— begin —
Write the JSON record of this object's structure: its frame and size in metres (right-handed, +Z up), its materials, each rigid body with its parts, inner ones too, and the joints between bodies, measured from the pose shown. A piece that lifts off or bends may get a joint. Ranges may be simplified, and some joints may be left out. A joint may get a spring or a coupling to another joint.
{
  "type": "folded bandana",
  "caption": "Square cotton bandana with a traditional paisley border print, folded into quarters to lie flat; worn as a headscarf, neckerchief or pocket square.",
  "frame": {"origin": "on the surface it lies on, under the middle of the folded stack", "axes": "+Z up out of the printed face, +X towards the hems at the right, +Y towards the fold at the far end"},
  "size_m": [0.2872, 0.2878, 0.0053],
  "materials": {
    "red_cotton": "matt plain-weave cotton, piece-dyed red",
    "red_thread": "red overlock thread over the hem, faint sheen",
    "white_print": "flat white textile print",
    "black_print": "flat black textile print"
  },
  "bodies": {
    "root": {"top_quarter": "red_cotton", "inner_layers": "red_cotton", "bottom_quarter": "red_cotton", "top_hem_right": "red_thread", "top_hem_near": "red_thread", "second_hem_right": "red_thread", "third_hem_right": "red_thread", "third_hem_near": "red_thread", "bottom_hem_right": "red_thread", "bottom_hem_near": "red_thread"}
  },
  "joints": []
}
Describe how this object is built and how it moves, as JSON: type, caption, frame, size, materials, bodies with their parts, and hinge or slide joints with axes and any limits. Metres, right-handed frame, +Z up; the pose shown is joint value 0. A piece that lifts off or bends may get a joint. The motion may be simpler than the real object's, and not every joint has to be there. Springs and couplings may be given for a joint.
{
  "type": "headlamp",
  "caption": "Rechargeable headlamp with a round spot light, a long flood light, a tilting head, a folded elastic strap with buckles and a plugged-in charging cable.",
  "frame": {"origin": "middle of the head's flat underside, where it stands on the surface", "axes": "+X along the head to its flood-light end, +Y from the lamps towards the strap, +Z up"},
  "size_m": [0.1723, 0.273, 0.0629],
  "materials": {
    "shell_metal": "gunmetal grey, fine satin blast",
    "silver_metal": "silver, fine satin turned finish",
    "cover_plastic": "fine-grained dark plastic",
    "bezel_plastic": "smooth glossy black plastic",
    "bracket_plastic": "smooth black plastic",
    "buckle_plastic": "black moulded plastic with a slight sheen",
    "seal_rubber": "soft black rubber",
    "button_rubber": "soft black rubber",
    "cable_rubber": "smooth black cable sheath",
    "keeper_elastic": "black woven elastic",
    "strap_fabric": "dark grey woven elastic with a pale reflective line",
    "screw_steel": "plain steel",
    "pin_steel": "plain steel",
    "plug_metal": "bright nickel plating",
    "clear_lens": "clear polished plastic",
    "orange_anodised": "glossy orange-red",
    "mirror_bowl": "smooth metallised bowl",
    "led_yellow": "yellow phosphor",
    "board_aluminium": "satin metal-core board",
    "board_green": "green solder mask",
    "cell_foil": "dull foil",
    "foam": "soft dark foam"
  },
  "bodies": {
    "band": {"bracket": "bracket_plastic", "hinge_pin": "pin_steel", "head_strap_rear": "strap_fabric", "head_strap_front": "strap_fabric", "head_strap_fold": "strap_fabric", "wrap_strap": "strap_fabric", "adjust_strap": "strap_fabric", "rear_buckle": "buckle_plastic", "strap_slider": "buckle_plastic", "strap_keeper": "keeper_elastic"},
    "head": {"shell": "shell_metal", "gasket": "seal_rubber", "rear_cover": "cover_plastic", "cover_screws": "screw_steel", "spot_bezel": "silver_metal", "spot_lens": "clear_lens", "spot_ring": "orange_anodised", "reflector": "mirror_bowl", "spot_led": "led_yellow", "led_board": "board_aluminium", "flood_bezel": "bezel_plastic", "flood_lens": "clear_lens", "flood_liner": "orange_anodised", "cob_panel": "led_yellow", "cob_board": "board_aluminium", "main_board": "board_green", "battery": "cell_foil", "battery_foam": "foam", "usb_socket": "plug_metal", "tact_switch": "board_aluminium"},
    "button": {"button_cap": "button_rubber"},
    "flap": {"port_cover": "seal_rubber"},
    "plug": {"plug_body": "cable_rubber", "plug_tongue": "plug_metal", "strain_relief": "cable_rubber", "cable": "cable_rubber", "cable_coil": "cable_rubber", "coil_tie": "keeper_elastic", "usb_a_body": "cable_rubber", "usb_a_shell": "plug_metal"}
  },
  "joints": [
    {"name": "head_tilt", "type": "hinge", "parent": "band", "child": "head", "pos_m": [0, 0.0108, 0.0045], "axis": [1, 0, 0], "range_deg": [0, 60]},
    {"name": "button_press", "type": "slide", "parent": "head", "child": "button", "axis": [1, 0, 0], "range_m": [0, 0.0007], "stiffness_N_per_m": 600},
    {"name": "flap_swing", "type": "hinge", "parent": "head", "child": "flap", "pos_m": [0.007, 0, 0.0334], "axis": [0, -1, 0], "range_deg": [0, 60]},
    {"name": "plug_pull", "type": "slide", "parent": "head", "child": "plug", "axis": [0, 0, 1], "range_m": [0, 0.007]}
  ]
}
— end —
Task statement: From the listing above, copy all lines holding the word "this".

Worked solution:
Write the JSON record of this object's structure: its frame and size in metres (right-handed, +Z up), its materials, each rigid body with its parts, inner ones too, and the joints between bodies, measured from the pose shown. A piece that lifts off or bends may get a joint. Ranges may be simplified, and some joints may be left out. A joint may get a spring or a coupling to another joint.
Describe how this object is built and how it moves, as JSON: type, caption, frame, size, materials, bodies with their parts, and hinge or slide joints with axes and any limits. Metres, right-handed frame, +Z up; the pose shown is joint value 0. A piece that lifts off or bends may get a joint. The motion may be simpler than the real object's, and not every joint has to be there. Springs and couplings may be given for a joint.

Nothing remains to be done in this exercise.